Start of Information shown

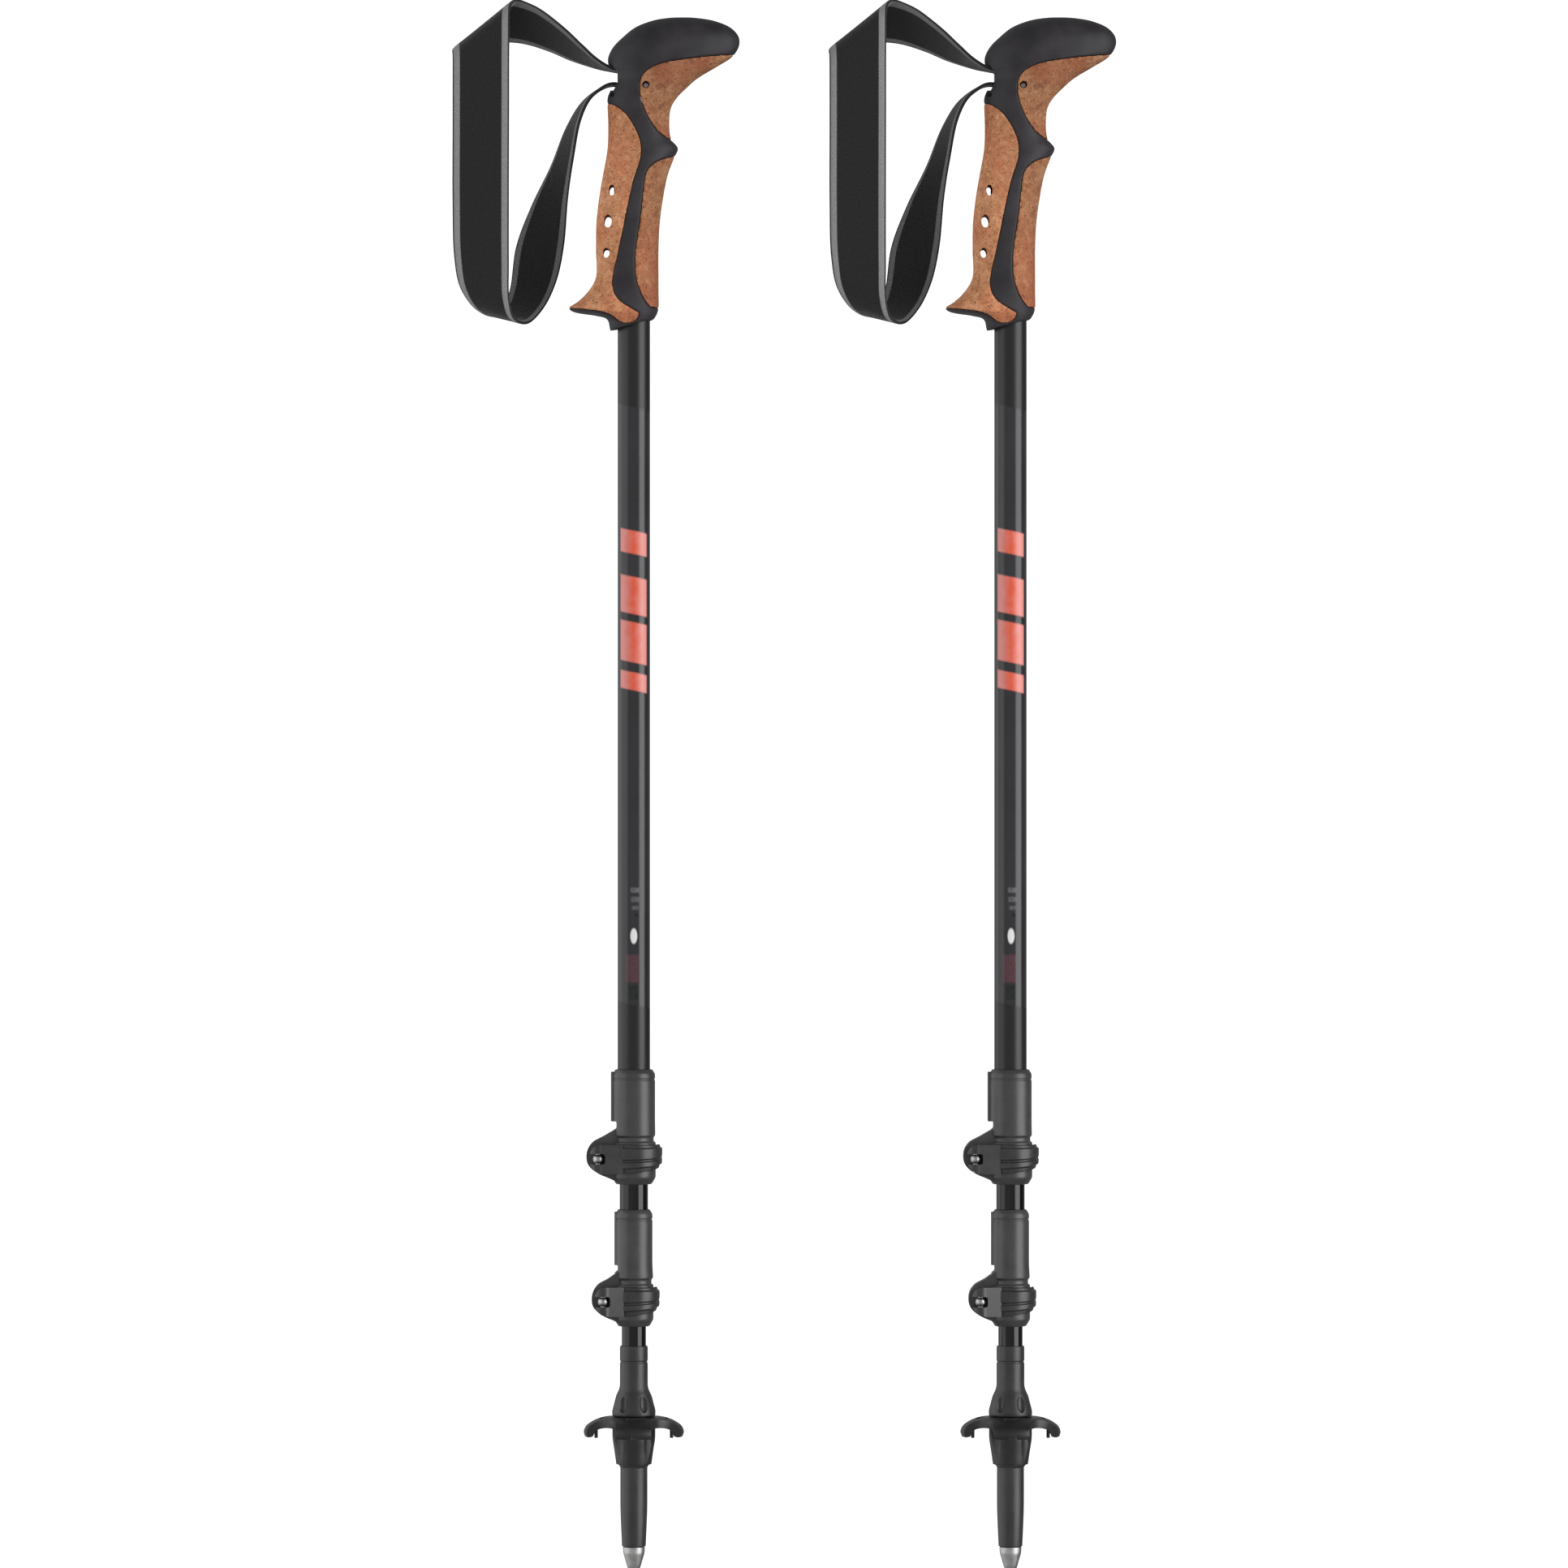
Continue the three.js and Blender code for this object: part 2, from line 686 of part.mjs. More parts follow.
// ---------------------------------------------------------------- one pole's pieces
const grip = gripPieces();
const PIECES = [
  ["grip_core", grip.grip_core, "softBlack"],
  ["palm_cork", grip.palm_cork, "cork"],
  ["horn_cork", grip.horn_cork, "cork"],
  ["finger_cork", grip.finger_cork, "cork"],
  ["pommel", grip.pommel, "softBlack"],
  ["strap_pin", strapPin(), "steel"],
  ["strap_wedge", strapWedge(), "plastic"],
  ["strap_tail", strapTail(), "webbing"],
  ["strap_loop", strapLoop(), "webbing"],
  ["upper_tube", tube(UPPER_TUBE), "tube"],
  ["middle_tube", tube(MIDDLE_TUBE), "tube"],
  ["lower_tube", tube(LOWER_TUBE), "tube"],
  ["middle_guide_bush", guideBush(MIDDLE_TUBE, UPPER_TUBE), "plastic"],
  ["lower_guide_bush", guideBush(LOWER_TUBE, MIDDLE_TUBE), "plastic"],
  ["tip_body", tipBody(), "plastic"],
  ["tip_ferrule", ferrule(), "steel"],
  ["carbide_point", carbidePoint(), "steel"],
  ["basket", basket(), "plastic"],
];
for (const [name, lock] of Object.entries({ upper: UPPER_LOCK, lower: LOWER_LOCK })) {
  PIECES.push([`${name}_lock_housing`, lockHousing(lock), "plastic"]);
  PIECES.push([`${name}_lock_lever`, lockLever(lock), "plastic"]);
  PIECES.push([`${name}_lock_pin`, lockPin(lock), "steel"]);
  PIECES.push([`${name}_lock_bolt`, lockBolt(lock), "steel"]);
  PIECES.push([`${name}_lock_nut`, lockNut(lock), "plastic"]);
}

function pole(side, x) {
  const group = new THREE.Group();
  group.position.x = x;
  for (const [name, made, finish] of PIECES) {
    const mesh = new THREE.Mesh(geometryOf(made), MATERIALS[finish].clone());
    mesh.name = `${side}_${name}`;
    group.add(mesh);
  }
  return group;
}

const pair = new THREE.Group();
pair.add(pole("left", 0), pole("right", PAIR_SPACING));

export default pair;
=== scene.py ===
"""A pair of collapsed trekking poles with cork grips, wrist straps, lever locks and baskets.

Shapes are given in millimetres in the frame of one pole, whose axis is the Z axis, and each
piece is made once and then placed on the left and the right pole.
"""

import math

import bmesh
import bpy
import numpy as np
from mathutils import Matrix, Vector


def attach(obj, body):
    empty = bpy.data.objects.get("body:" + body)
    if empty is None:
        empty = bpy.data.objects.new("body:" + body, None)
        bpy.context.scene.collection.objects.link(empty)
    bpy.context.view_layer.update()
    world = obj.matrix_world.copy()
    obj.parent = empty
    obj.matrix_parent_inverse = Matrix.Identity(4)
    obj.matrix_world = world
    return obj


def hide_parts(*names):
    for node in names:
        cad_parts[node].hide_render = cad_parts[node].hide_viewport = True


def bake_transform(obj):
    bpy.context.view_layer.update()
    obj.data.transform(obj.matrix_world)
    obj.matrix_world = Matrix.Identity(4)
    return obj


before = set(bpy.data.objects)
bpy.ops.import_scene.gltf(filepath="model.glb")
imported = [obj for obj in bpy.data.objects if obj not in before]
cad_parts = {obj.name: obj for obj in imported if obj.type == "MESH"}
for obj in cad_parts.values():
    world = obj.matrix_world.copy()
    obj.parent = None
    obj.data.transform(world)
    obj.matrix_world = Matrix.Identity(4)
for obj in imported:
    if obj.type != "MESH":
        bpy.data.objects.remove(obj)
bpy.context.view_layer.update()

MM = 0.001


def set_all(thing, settings):
    for key, value in settings.items():
        setattr(thing, key, value)


class Sizes:
    """Named measures of one thing."""

    def __init__(self, **sizes):
        set_all(self, sizes)


PAIR_SPACING = 185.6
POLES = {"left": 0.0, "right": PAIR_SPACING * MM}
TAU = 2 * math.pi
UPPER_TUBE = Sizes(r=8.0, wall=0.7, bottom=224.4, top=724.5)
MIDDLE_TUBE = Sizes(r=7.0, wall=0.7, bottom=153.6, top=650)
LOWER_TUBE = Sizes(r=6.0, wall=0.8, bottom=76.5, top=590)


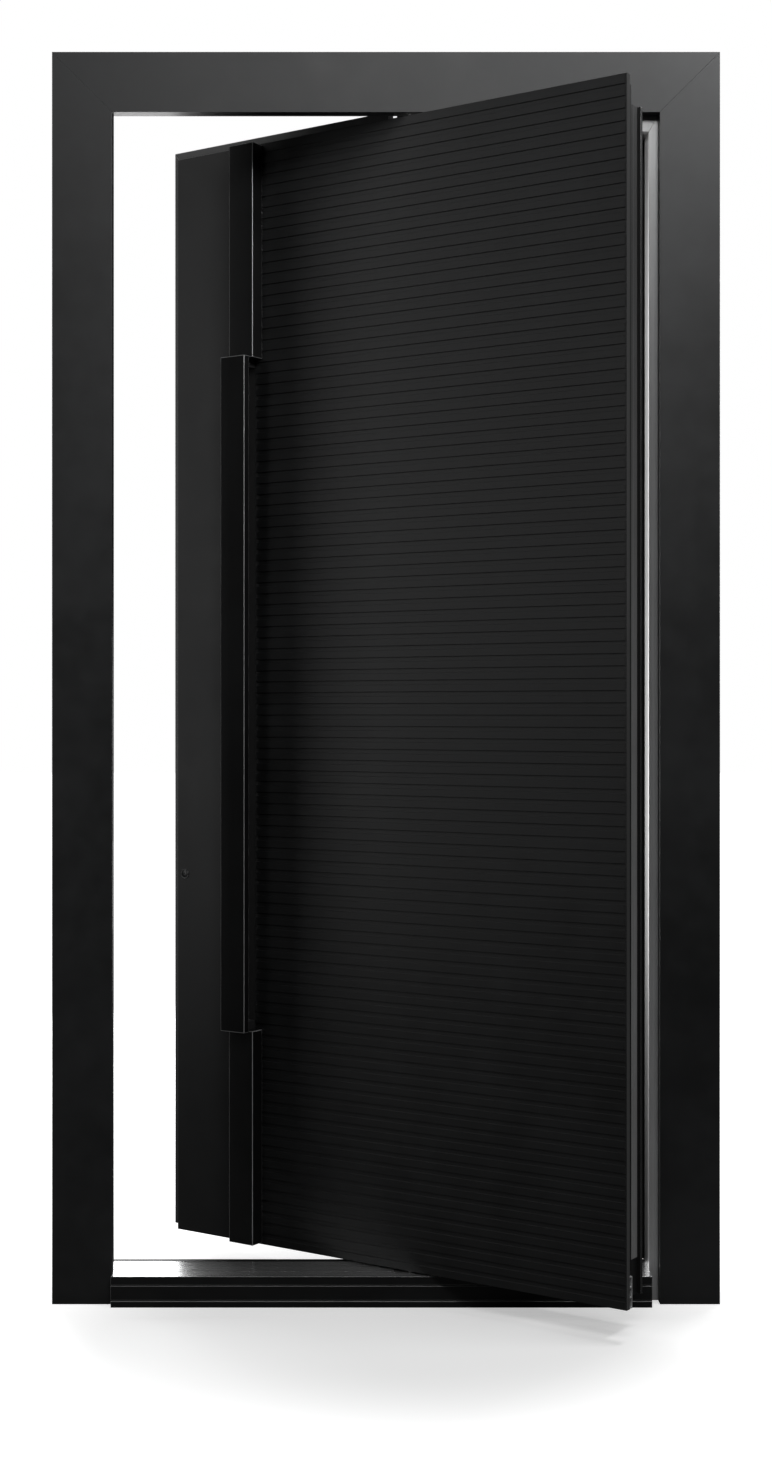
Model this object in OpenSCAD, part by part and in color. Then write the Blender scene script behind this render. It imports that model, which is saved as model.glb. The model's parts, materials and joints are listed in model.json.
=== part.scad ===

End of Information shown

In the records above, locate the line that contains "Model this object". Repeat it and every line after it, exactly, and nothing else.

Output
Model this object in OpenSCAD, part by part and in color. Then write the Blender scene script behind this render. It imports that model, which is saved as model.glb. The model's parts, materials and joints are listed in model.json.
=== part.scad ===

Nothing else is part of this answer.